On 10 May, the African Commission on Human and Peoples’ Rights (‘the African Commission’) organised a panel discussion on the reform process of the judicial and quasi-judicial organs of the African Union. Commissioners of the African Commission, Solomon Ayele Dersso and Litha Musyimi-Ogana, and Ibrahim Kane stated their views on the proposed reform.

During the panel, Commissioner Solomon Ayele Dersso stated that harmonisation within the African system was required and that any duplication should be avoided to enhance the use of resources and efficiency. In addition, he highlighted that the purpose of this panel was to raise awareness and the implications if the private sector does the reform. 

According to Commissioner Dersso, “Any reform of the judicial and quasi-judicial organs of the African Union should only focus and lead to the improvement of the system but not to a regression.”

Ibrahim Kane stated that the current direction of the proposals is not desirable because they would result in restricting or even removing important mandates. Also, he mentioned that the three human rights mechanisms of the African Union, namely the African Commission, the African Court on Human and Peoples’ Rights and the African Committee of Experts on the Rights and Welfare of the Child (ACERWC), are not financially independent, and their budget allocations contradict the amount of work and resources required by each organ. Regarding the proposal of reducing the number of members of the Commission from eleven to seven and merging the African Commission and the Committee into one entity, he stated that this would constitute an enormous regression in the advancements made by the African continent in terms of human rights. Most importantly, Kane questioned the ability of Deloitte, a foreign institution, to adequately review the roles and responsibilities of the African Union’s organs.

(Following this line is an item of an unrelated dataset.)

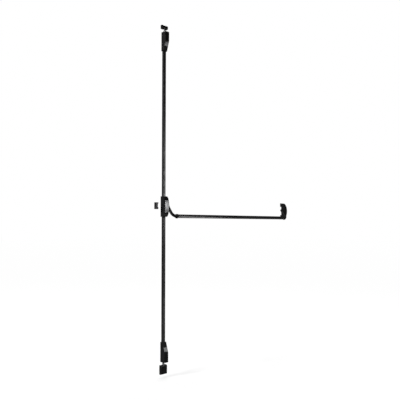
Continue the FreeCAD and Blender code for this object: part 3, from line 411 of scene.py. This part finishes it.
def make_camera():
    camera = add_object("camera", bpy.data.cameras.new("camera"))
    camera.location = CAMERA_PLACE
    camera.data.lens = CAMERA_LENS
    camera.data.sensor_width = SENSOR_WIDTH
    yaw = math.radians(CAMERA_YAW)
    pitch = math.radians(CAMERA_PITCH)
    ahead = Vector((math.sin(yaw) * math.cos(pitch), math.cos(yaw) * math.cos(pitch), math.sin(pitch)))
    aim(camera, camera.location + ahead)
    camera.data.clip_start = NEAREST_SEEN
    camera.data.clip_end = FARTHEST_SEEN
    bpy.context.scene.camera = camera


# Floor: its place and size in metres, its grey, how white the camera and a mirror see it,
# and about how the lamps light it, from a middle outwards
FLOOR_DROP = 0.02
FLOOR_SIZE = 60
FLOOR_COLOUR = 0.3
FLOOR_ROUGHNESS = 0.9
FLOOR_GLOW = 0.975
FLOOR_MIRRORED = 0.05
LIT_MIDDLE = (-0.3, 0, 0)
LIT_LEVEL = 0.33
LIT_REACH = 2.3


def calculation(tree, operation, first, second):
    """The result of an operation on two node outputs or numbers."""
    step = tree.nodes.new("ShaderNodeMath")
    step.operation = operation
    for socket, source in zip(step.inputs, (first, second)):
        if isinstance(source, (int, float)):
            socket.default_value = source
        else:
            link(tree, source, socket)
    return step.outputs[0]


def mirrored_rays(tree, path):
    return calculation(tree, "MAXIMUM", path.outputs["Is Glossy Ray"], path.outputs["Is Transmission Ray"])


def lit_share(tree):
    """About how much the lamps add to the floor's brightness, falling off from below them."""
    where = tree.nodes.new("ShaderNodeTexCoord")
    away = tree.nodes.new("ShaderNodeVectorMath")
    away.operation = "DISTANCE"
    away.inputs[1].default_value = LIT_MIDDLE
    link(tree, where.outputs["Object"], away.inputs[0])
    reach = calculation(tree, "DIVIDE", away.outputs["Value"], LIT_REACH)
    fall = calculation(tree, "ADD", calculation(tree, "MULTIPLY", reach, reach), 1.0)
    return calculation(tree, "DIVIDE", LIT_LEVEL, fall)


def make_floor():
    """A pale floor that the camera sees as even white, with the object's soft shadow."""
    bpy.ops.mesh.primitive_plane_add(size=FLOOR_SIZE, location=(0, 0, FOOT - FLOOR_DROP))
    floor = bpy.context.object
    floor.name = "floor"
    material, tree, shader = new_material("floor", (FLOOR_COLOUR,) * 3, FLOOR_ROUGHNESS, gloss=0.0)
    shader.inputs["Emission Color"].default_value = WHITE
    path = tree.nodes.new("ShaderNodeLightPath")
    glow = calculation(tree, "SUBTRACT", FLOOR_GLOW, lit_share(tree))
    seen = calculation(tree, "MULTIPLY", path.outputs["Is Camera Ray"], glow)
    mirrored = calculation(tree, "MULTIPLY", mirrored_rays(tree, path), FLOOR_MIRRORED)
    link(tree, calculation(tree, "ADD", seen, mirrored), shader.inputs["Emission Strength"])
    floor.data.materials.append(material)


def make_lamp(name, place, target, size, power):
    """A soft rectangular lamp that the camera doesn't see, in metres and watts."""
    lamp = add_object(name, bpy.data.lights.new(name, "AREA"))
    lamp.location = place
    lamp.visible_camera = False
    lamp.data.shape = "RECTANGLE"
    lamp.data.size, lamp.data.size_y = size
    lamp.data.energy = power
    aim(lamp, target)


# Room: its light on the object, and how bright a glossy surface sees it at the horizon, above
# CEILING_START, and on the side away from BRIGHT_WAY
WORLD_LIGHT = 0.08
HORIZON = 0.6
CEILING = 0.06
CEILING_START = 0.3
BRIGHT_WAY = (-0.7, 0.7, 0)
DIM_SHARE = 0.3


def make_world():
    """White all round for the camera. A glossy surface sees it too, under a darker ceiling
    and dimmer on one side of the room."""
    world = bpy.data.worlds.new("studio")
    world.use_nodes = True
    tree = world.node_tree
    tree.nodes.clear()
    path = tree.nodes.new("ShaderNodeLightPath")
    shown = calculation(tree, "MAXIMUM", path.outputs["Is Camera Ray"], mirrored_rays(tree, path))
    where = tree.nodes.new("ShaderNodeTexCoord")
    split = tree.nodes.new("ShaderNodeSeparateXYZ")
    link(tree, where.outputs["Generated"], split.inputs[0])
    rise = tree.nodes.new("ShaderNodeMapRange")
    rise.interpolation_type = "SMOOTHSTEP"
    rise.inputs["From Min"].default_value = 0.0
    rise.inputs["From Max"].default_value = CEILING_START
    rise.inputs["To Min"].default_value = HORIZON
    rise.inputs["To Max"].default_value = CEILING
    link(tree, split.outputs["Z"], rise.inputs["Value"])
    side = tree.nodes.new("ShaderNodeVectorMath")
    side.operation = "DOT_PRODUCT"
    side.inputs[1].default_value = BRIGHT_WAY
    link(tree, where.outputs["Generated"], side.inputs[0])
    turn = tree.nodes.new("ShaderNodeMapRange")
    turn.inputs["From Min"].default_value = -1.0
    turn.inputs["To Min"].default_value = DIM_SHARE
    link(tree, side.outputs["Value"], turn.inputs["Value"])
    room = calculation(tree, "MULTIPLY", rise.outputs["Result"], turn.outputs["Result"])
    level = calculation(tree, "MAXIMUM", room, path.outputs["Is Camera Ray"])
    light = tree.nodes.new("ShaderNodeBackground")
    light.inputs["Strength"].default_value = WORLD_LIGHT
    backdrop = tree.nodes.new("ShaderNodeBackground")
    for shell in (light, backdrop):
        shell.inputs["Color"].default_value = WHITE
    link(tree, level, backdrop.inputs["Strength"])
    mix = tree.nodes.new("ShaderNodeMixShader")
    out = tree.nodes.new("ShaderNodeOutputWorld")
    link(tree, shown, mix.inputs["Fac"])
    link(tree, light.outputs[0], mix.inputs[1])
    link(tree, backdrop.outputs[0], mix.inputs[2])
    link(tree, mix.outputs[0], out.inputs["Surface"])
    bpy.context.scene.world = world


make_camera()
make_floor()
make_world()
make_lamp("key", place=(-4.0, 0.3, 1.6), target=(0.1, 0, 0.1), size=(1.6, 1.6), power=280)
make_lamp("strip", place=(2.3, -2.7, 0.4), target=(0, 0, 0.2), size=(0.5, 0.9), power=30)
make_lamp("top", place=(0.6, 0.4, 2.3), target=(0.6, 0.1, 0), size=(1.6, 0.6), power=50)
make_lamp("low_card", place=(0.95, -0.5, FOOT + 0.22), target=(0.5, -0.2, 0), size=(0.5, 0.4), power=8)
bpy.context.scene.view_settings.view_transform = "Standard"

He said that it was also key to ensure better coordination between the African Court on Human and Peoples’ Rights and the judicial and quasi-judicial systems of the regional communities. 

“It would be great to receive propositions from civil society because civil society has contributed a lot to the emergence and strengthening of this system”, concluded Kane.

In her address, Commissioner Litha Musyimi-Ogana said there had been much progress while transforming the Organisation of African Unity (OAU) into the current African Union (AU). In particular, she declared that the AU became a people-centred institution. Hence, Commissioner Litha emphasised that a balance between efficiency and the political aspirations of the member States should be struck. 

“The African Charter on Human and Peoples’ Rights is a critical pillar of the human rights framework of the African continent with universal ratification within the continent”, stated Commissioner Litha. 

The Togo delegation stated that reducing the capacities of the Commission did not represent a favourable solution. The representative of South Africa questioned why African researchers and academia conducting research on the African organs’ capacities were unable to participate in this reform process. Finally, Ethiopia’s delegation stated that the Commission must provide its input to the Permanent Representatives Committee (PRC) of the African Union.